#### EXERCISE DESCRIPTION
Using the material that follows, identify and copy each line with the string "scene".

#### SUPPLIED RECORDS
*****

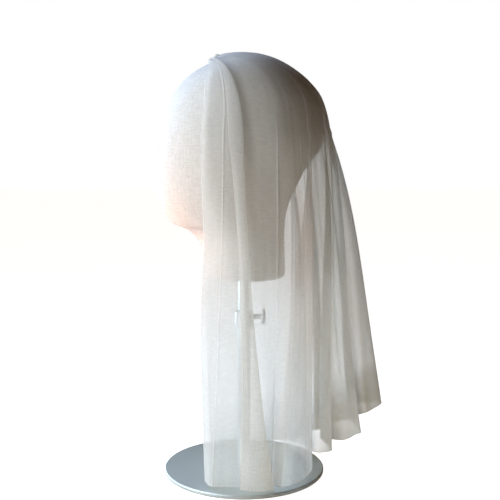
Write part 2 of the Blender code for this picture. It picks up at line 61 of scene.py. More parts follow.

*****

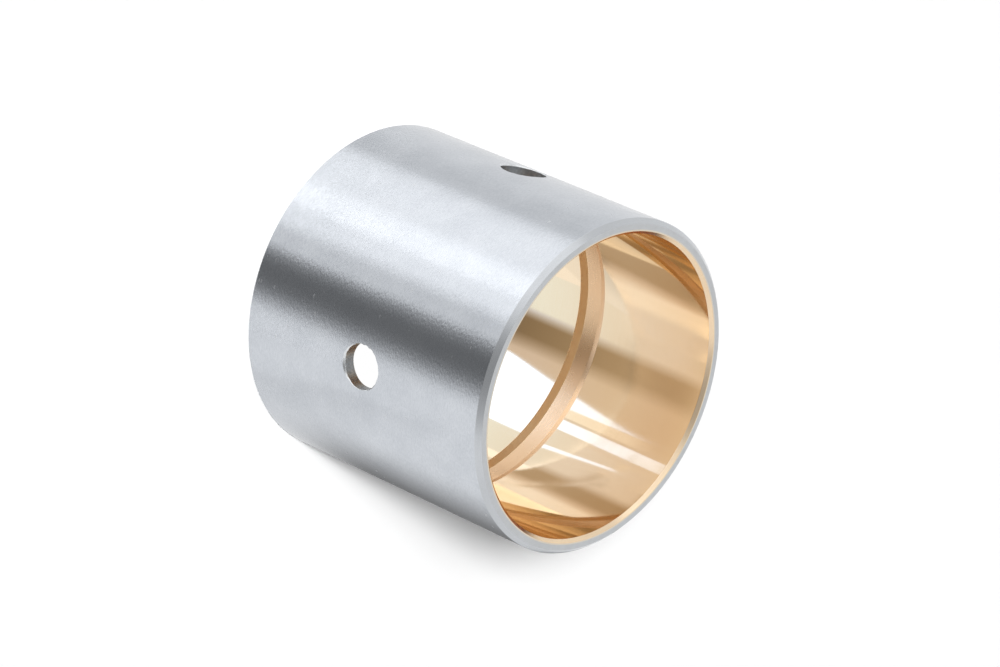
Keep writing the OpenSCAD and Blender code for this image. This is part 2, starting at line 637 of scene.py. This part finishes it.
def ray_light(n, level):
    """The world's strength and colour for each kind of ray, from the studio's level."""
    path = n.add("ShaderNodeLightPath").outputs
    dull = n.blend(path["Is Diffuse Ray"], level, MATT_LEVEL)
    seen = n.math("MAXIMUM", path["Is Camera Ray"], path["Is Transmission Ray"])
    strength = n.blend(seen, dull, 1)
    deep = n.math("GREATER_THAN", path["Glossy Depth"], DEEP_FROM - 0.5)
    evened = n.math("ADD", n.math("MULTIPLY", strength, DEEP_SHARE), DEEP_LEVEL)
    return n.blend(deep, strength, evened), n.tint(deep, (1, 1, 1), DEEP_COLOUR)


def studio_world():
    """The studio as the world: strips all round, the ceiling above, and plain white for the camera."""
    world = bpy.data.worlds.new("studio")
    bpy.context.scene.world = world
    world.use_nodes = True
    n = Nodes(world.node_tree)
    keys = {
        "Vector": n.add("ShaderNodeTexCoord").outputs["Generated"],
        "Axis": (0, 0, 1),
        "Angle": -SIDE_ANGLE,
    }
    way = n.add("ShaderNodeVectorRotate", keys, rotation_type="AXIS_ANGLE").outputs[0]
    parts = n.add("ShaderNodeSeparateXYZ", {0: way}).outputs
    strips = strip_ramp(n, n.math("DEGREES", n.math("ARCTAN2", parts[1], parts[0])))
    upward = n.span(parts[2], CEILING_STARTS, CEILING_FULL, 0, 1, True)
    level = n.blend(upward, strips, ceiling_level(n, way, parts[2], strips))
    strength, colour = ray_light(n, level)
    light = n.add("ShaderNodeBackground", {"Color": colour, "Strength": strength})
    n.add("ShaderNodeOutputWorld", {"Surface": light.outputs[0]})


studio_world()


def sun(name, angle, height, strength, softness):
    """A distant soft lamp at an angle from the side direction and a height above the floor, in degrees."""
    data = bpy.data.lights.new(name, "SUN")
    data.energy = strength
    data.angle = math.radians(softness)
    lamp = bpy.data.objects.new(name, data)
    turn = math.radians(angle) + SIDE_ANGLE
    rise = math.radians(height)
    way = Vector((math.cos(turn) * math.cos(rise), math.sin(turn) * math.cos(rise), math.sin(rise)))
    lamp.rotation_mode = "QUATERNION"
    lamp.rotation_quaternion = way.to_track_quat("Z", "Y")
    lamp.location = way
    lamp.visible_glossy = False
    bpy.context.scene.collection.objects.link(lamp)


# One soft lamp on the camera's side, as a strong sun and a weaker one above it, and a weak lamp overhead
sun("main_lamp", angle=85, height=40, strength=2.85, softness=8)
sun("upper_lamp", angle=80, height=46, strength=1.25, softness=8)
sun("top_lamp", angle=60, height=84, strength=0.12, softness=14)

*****

#### ANSWER TO THIS TASK
Write part 2 of the Blender code for this picture. It picks up at line 61 of scene.py. More parts follow.
Keep writing the OpenSCAD and Blender code for this image. This is part 2, starting at line 637 of scene.py. This part finishes it.
    bpy.context.scene.world = world
    bpy.context.scene.collection.objects.link(lamp)